Results and reports for a complete neuropsychological evaluation are typically completed within two weeks. Results for some of the shorter evaluations are provided that same day.
What happens after the testing processes?
During your feedback session, Dr. Hall will spend time with you reviewing your scores, discussing your pattern of strengths and weaknesses, and explaining any diagnosis. She will make recommendations relevant to your particular case. If therapy or coaching is needed at this point, you may continue to meet with Dr. Hall, but she will also provide a list of other practitioners she has worked with and recommends. If you require a service or treatment that Dr. Hall does not provide, such as a medication evaluation or speech therapy, she will provide you with the names of individuals who can provide that service or treatment. After the feedback session, Dr. Hall will follow-up with you to help you implement the recommendations and to answer any additional questions that may have arisen.
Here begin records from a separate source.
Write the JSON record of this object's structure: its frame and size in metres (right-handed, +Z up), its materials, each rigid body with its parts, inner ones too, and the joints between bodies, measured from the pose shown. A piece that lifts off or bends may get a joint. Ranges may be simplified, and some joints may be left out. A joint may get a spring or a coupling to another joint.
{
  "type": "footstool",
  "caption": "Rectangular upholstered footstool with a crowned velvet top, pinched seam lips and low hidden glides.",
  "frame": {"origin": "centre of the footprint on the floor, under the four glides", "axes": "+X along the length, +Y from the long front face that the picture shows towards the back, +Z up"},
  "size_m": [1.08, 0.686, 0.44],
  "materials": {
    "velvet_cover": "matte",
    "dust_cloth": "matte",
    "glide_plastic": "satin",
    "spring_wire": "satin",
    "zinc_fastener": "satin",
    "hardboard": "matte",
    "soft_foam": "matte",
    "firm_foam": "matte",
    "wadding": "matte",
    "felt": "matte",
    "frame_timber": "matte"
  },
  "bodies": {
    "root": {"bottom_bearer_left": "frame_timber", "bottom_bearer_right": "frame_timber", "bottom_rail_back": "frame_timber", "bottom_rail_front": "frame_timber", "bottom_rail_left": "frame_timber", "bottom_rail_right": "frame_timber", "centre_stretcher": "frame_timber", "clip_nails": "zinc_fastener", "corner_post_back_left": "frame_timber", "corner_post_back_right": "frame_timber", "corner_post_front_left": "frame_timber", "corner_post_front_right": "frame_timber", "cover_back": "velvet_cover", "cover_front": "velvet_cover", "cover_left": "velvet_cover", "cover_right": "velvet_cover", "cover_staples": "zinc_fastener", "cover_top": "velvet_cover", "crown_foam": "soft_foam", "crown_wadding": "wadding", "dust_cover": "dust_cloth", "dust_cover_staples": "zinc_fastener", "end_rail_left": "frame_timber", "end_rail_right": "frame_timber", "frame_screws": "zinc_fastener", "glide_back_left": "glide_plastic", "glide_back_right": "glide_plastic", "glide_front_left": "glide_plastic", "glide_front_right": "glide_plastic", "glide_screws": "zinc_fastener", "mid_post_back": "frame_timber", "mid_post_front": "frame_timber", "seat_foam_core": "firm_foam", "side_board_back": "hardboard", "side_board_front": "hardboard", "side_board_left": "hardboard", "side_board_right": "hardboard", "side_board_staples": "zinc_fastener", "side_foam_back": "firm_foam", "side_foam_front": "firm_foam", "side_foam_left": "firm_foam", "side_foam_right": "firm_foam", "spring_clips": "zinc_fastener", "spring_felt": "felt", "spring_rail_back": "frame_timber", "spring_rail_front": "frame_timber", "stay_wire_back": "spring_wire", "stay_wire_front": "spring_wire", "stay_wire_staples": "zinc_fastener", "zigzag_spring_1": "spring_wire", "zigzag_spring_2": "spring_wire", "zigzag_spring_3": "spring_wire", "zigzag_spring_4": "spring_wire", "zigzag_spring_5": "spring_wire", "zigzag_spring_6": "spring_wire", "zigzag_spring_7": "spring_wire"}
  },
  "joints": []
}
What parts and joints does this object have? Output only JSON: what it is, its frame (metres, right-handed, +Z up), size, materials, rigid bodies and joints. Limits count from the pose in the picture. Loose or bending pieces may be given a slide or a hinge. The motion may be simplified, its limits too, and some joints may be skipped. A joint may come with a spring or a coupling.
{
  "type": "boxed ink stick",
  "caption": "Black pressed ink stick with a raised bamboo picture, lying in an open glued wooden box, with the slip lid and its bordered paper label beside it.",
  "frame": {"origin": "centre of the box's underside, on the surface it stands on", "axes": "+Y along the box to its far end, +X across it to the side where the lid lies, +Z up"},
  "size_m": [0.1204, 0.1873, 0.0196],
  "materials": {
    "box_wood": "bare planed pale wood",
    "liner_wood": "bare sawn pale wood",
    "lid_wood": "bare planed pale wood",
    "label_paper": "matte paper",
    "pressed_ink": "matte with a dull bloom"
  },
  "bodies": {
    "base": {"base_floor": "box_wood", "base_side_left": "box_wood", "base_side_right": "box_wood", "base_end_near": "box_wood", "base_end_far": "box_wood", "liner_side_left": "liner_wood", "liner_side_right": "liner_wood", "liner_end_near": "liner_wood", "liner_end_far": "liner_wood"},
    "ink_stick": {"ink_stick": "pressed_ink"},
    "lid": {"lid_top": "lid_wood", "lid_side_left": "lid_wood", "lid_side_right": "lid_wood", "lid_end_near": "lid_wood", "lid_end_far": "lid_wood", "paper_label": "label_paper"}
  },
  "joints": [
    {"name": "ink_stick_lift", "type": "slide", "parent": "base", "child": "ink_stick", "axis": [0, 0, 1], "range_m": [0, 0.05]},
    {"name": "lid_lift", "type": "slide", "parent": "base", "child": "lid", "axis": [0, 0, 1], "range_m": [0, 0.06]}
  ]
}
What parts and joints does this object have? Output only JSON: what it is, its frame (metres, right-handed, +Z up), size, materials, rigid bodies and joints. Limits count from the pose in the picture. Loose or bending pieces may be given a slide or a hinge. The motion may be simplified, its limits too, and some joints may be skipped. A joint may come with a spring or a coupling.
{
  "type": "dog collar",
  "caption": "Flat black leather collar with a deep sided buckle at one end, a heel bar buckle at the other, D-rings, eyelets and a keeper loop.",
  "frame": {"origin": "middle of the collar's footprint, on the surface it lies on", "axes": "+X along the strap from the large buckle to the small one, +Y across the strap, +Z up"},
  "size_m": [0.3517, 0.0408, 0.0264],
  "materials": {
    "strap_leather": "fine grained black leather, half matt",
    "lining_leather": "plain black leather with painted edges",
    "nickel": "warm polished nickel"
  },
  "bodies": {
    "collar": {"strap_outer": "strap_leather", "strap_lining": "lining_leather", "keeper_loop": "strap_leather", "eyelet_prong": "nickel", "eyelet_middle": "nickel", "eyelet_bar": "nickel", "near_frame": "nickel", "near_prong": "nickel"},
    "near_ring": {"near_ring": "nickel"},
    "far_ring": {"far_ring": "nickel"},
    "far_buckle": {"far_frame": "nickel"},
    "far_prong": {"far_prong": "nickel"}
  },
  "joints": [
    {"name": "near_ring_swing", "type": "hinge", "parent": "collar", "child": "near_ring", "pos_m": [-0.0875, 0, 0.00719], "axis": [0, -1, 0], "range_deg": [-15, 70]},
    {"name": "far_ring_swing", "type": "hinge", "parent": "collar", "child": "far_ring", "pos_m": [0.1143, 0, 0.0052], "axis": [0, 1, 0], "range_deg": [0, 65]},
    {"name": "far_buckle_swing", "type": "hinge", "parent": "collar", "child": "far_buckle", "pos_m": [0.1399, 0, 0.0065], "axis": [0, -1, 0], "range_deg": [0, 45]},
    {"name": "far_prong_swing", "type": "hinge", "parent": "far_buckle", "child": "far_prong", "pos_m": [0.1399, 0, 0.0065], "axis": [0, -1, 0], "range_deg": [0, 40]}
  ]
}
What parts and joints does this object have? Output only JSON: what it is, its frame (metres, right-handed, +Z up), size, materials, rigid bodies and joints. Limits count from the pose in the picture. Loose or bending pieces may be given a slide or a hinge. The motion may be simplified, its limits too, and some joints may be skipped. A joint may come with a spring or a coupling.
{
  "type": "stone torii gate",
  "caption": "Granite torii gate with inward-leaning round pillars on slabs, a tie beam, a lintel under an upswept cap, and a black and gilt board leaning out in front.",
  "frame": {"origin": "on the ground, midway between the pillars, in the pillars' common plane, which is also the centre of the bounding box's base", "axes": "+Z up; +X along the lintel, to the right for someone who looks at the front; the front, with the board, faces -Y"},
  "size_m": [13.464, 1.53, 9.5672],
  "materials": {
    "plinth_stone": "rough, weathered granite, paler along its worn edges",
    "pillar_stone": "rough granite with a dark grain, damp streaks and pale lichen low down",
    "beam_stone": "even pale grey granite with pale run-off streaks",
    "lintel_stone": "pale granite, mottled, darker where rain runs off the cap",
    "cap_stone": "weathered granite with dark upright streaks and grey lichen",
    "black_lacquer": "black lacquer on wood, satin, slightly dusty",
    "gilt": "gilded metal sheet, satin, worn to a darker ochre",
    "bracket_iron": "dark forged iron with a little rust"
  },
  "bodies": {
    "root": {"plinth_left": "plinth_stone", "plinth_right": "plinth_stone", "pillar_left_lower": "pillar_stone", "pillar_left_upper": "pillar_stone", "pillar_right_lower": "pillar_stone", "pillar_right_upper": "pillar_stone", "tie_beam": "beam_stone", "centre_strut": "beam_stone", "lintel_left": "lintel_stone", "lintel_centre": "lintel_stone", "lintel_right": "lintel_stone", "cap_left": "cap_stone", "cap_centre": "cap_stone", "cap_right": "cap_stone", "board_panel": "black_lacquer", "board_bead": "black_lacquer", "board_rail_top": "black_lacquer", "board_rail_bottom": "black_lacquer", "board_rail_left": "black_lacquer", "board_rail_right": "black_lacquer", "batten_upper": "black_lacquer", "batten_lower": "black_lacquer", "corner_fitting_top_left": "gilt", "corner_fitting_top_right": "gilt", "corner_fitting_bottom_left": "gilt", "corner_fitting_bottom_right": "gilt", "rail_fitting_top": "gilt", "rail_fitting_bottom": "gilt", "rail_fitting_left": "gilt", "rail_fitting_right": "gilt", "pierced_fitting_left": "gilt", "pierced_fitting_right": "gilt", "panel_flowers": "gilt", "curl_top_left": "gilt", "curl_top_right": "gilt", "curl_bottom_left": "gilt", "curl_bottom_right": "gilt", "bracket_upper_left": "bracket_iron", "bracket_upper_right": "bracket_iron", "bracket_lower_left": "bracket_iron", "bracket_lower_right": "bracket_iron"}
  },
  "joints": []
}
What are the differences between ADD and ADHD?
ADHD is the diagnostically “correct” name, and although the media and pop culture frequently refer to it as ADD, they are discussing the same condition. There is also some confusion because people often feel that if they are not hyperactive than the “H” in ADHD does not apply and thus think that ADD is a better term. In actuality, ADHD has several sub-types including one that is “inattentive only” and does not include hyperactive symptoms.
I live out of town, but there is no one in my area who conducts this type of testing. Can I come to see Dr. Hall for an assessment? How would this work?
You can come to see Dr. Hall. In fact this is not uncommon, Dr. Hall has worked with individuals from out of town on many occasions. Testing can be completed with one trip to Austin, and no more than one overnight stay (sometimes no overnight stay is needed). Prior to testing, she would send you some preliminary paperwork to complete and mail back. Testing would be scheduled to take place in different sessions, with breaks, all in the same day or two days depending on the type of testing. Feedback would be given while you are in Austin to eliminate the need for an additional trip.
What if I have specific questions about my/my child’s situation?
Dr. Hall is happy to talk with you on the phone for no charge to help clarify your situation, explain services and pricing and discuss what type of service would best fit your needs. If it becomes evident during the call, that a significant amount of time is needed to review your case, Dr. Hall will recommend coming in for an intake interview.
What is the best way to contact Dr. Hall?
By phone at 512-909-9865 or by e-mail.
If you have lengthy or detailed questions, a phone call can be an easier way to have a discussion. To be accessible, she uses a cell phone as her business number. She may not always be immediately available by telephone, as she is frequently with clients and generally will not answer the phone while with a client. When unavailable, her telephone is answered by a voicemail system that is protected with a password and checked only by her so feel free to leave a confidential message. Dr. Hall makes every effort to return calls and e-mails the same day.
How do I talk to my child about testing?
It is often reassuring to a child to explain that everyone is good at some things and not so good at others and that one of the reasons for seeing Dr. Hall is to help determine what things they are really good at and what things they need some help with so that parents and teachers know the best way to help them learn and get along at home and school. When talking to your child about the assessment process, it is best to not use the word “test” as this causes anxiety in many children. Instead talk about how they will work together with Dr. Hall on “tasks,” “projects,” and “questions.” Additionally, it is not uncommon for children to hear the word “doctor” and think that they will be having a physical exam, being poked and prodded or receiving a shot. It is helpful to reassure them that this is not the case.